Rogers verwandeln Stahlwerk in eine Sauna
Düsseldorf (kle) Das Warten hat ein Ende, die „Bro Hymn“ der US-Band Pennywise ertönt, die rund 2500 im ausverkauften Stahlwerk grölen sofort lauthals mit, halbvolle Bierbecher fliegen kreuz und quer umher. Und dann stehen sie da, wie Rampensäue, die Düsseldorfer Punkrocker um Chri Hoffmeier, die sich vor 15 Jahren um die Ecke ihren ersten Proberaum mit ein paar Ratten haben teilen müssen, aber mittlerweile schon lange kein Geheimtipp mehr in der Punkrock-Szene sind. „Mittelfinger für immer“, Singleauskoppelung ihres gleichnamigen Albums, geht nach vorn, treibt den Pogo an, der Sound, satt und fett, geht ins Mark, und weil bald Weihnachten ist und Rogers ihr erfolgreiches Jahr zusammen mit den Fans feiern wollen, regnet es goldene Papierschnipsel.
Mit dem perfekt inszenierten Konzertbeginn legen sie eine hohe Messlatte für den Rest der Show, aber das Pulver ist noch lange nicht verschossen.

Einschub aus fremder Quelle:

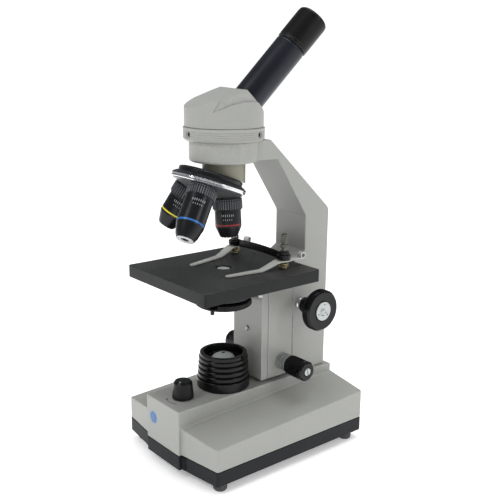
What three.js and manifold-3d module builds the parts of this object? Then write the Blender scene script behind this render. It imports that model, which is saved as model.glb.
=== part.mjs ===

Das Publikum ist angefixt, Schweißgeruch vermischt sich mit verdampftem Nebelfluid aus den Nebelmaschinen, „Zu spät“ kracht in die tobende Mitte, plötzlich wirbelt Ingo Knollmann von den Donots in seinem für ihn charakteristischen Laufstil über die Bühne und unterstützt die Rogers in diesem Song mit seiner langjährigen Gesangserfahrung. „Erst wenn der letzte Fluss versiegt, merken wir, dass es nichts mehr zu retten gibt“, brüllt die Menge mit.
Und mahnende Worte mit erhöhtem Aktualitätsbezug gibt es genug heute Nacht vom neuen Stern des deutschen Punkrockhimmels - „Und dieses Lied ist gegen die AfD!“ - Rogers Texte sind mitsingbar, einprägsam, sie nennen die Dinge beim Namen - „Wer hat euch das Hirn verbrannt?“ - manchmal politisch, oft konkret, immer persönlich. Der Einzelne mit seinen Möglichkeiten steht im Fokus ihrer Geschichten, „wie weit kannst du gehen, wie weit wirst du gehen?“ schreit Hoffmeier ins Mikrofon und betont zwischen den Songs immer wieder seinen Unglauben darüber, heute hier auf der Bühne stehen zu können. Seine Mama habe ihn damals vor über 15 Jahren belächelt, als er „auszog“, um das Fürchten eines Rockstars zu suchen. Das habe ihn nur noch mehr angestachelt es durchzuziehen, sinniert er.
Die Leute nehmen es ihm ab, lassen sich auf eine kurze Reise in die Vergangenheit ein, die Band tritt mit „Früher“ auf das Bremspedal, Laternen in den ersten Reihen erleuchten, produzierte Nostalgie, gedankenverloren singt der Saal „Warum bist du nicht mehr wie früher?“, Paare küssen sich.
Mit „Stiller Wunsch“ lassen Rogers das Früher hinter sich und laden zum großen Showfinale ein. Von hinten sind die Silhouetten der wildzappelnden Irokesenschnitte im weiß-blauen Lichtermeer gut erkennbar, es wird abgetanzt, die Fensterscheiben sind feucht, die Bude brennt. Dann: Ein Knall, wieder Papierschnipsel, diesmal weiße, ein Vorhang fällt, darauf zu sehen: Eine knöcherne Hand, nur der Mittelfinger windet sich in die Höhe. Mittelfinger für immer? Wir werden sehen. Auf jeden Fall für diese Nacht.